As you move into procurement/installation be aware that no amount of words in your RFP or contact will ensure you will get a good product, and you can’t just expect a vendor to “do the right thing”. Therefore you’ll want to (and vendor should expect) that all criteria used in awarding the job, will be used as metrics during the delivery of final product. Knowing the date that work will start will undoubtedly be important to both you and the vendor. But you should both be equally concerned with the completion date.
Your monies worth?
Sometimes closing out a large installation project is the hardest part. No doubt you can compare what you got (or are getting) to the original bid document. But you also need to be looking at trade magazines, conferences and peer installations for current benchmarks of quality and performance. If your job is large, and/or you’re uneasy about your ability to define your technical needs in an RFP it is highly advisable to seek out an independent AV consultant to help you through the process.

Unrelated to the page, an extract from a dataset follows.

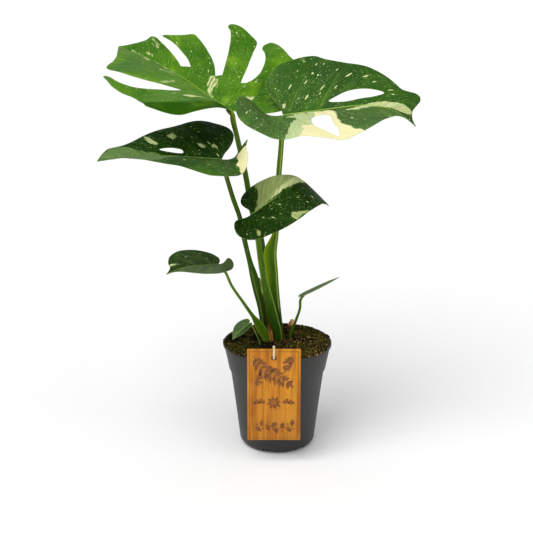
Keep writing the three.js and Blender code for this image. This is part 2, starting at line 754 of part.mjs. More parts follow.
// Each petiole gives way to the blade it carries and to the petioles cut before it
const cutBefore = [];
for (const leaf of LEAVES) {
  const fattened = bladeSolid(leaf, BLADE + 2 * GAP);
  const stalk = subtractAll(petioleSolid(leaf.name, 0), [fattened, ...cutBefore]);
  addPiece(`petiole_${leaf.name}`, stalk, 0x5b8a2e, 0.5);
  cutBefore.push(petioleSolid(leaf.name, GAP));
}

const drySheath = (grow) => sweptStations(DRY_SHEATH, grow, 8, PETIOLE_STEP);
addPiece('dry_sheath', subtractAll(drySheath(0), cutBefore), 0x8a5a36, 0.8);
addPiece('stem_stub', subtractAll(stubSolid(0), cutBefore), 0x5c4330, 0.9);
addPiece('bark_chip', barkChip(0), 0xb98d62, 0.85);
addPiece('soil', soilBlock([...cutBefore, drySheath(GAP), stubSolid(GAP), barkChip(GAP)]), 0x2a211b, 0.95);
addPiece('tag', tagBoard(), 0xc98a3c, 0.6);
addPiece('twine', twineLoop(), 0xd8c7a4, 0.9);

export default model;
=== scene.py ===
# Dresses a young variegated monstera: veined, flecked leaf blades on sheathed petioles, a moulded nursery
# pot, crumbly soil with moss, a wooden plant tag and its twisted twine. Shapes are worked out in millimetres
# and written to meshes in metres.
import math

import bpy
import numpy as np
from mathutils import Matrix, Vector
from mathutils.geometry import delaunay_2d_cdt


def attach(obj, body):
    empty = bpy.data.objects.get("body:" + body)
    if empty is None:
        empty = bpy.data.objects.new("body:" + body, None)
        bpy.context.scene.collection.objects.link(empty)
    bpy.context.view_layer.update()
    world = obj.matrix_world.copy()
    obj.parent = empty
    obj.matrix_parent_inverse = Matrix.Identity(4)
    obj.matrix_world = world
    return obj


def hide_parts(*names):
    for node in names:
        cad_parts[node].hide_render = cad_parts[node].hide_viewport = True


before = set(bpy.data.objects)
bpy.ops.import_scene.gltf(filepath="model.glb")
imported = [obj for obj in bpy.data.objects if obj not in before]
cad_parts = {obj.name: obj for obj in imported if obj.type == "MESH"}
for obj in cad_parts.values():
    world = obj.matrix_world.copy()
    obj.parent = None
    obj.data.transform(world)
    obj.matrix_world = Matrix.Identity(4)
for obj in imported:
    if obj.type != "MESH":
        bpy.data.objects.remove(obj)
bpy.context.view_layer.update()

MM = 0.001

# Leaves: the flat outlines and the pose of each blade. u runs along the midrib from the petiole, v across
# it, positive on the left half. Each half is a list of smooth lobes with slits between them, and some have
# holes. Angles are in degrees. Pairs are for the left and the right half: "fold" is how far it stands up
# beside the midrib, "curl" how much it bends in 100 mm across, "lift" how far its part behind the petiole is
# raised. "droop" is the bend of the midrib and the shares of the length where it starts and ends.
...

Oh, and perhaps your wondering who I awarded the job to (for the example provided here). Well, by reviewing (and documenting) the technical detail, Vendor A was disqualified. They specified some equipment that did not meet the basic specifications, did not provide the required project schedule and were late with the bid response. It was evident that Vendor E did not really want the job (inflated costs), but were bidding to reflect a continuing interest in working with me. So, looking at costs and the technical merit results Vendor B was the obvious choice. As it turns out, the project schedule they provided was very conservative and we finished “ahead of schedule”. The installation had some tense moments with “D.O.A.” equipment and a few other minor issues, but in the end the users are very pleased. I like to think the work upfront saved me, and my organization, time and money.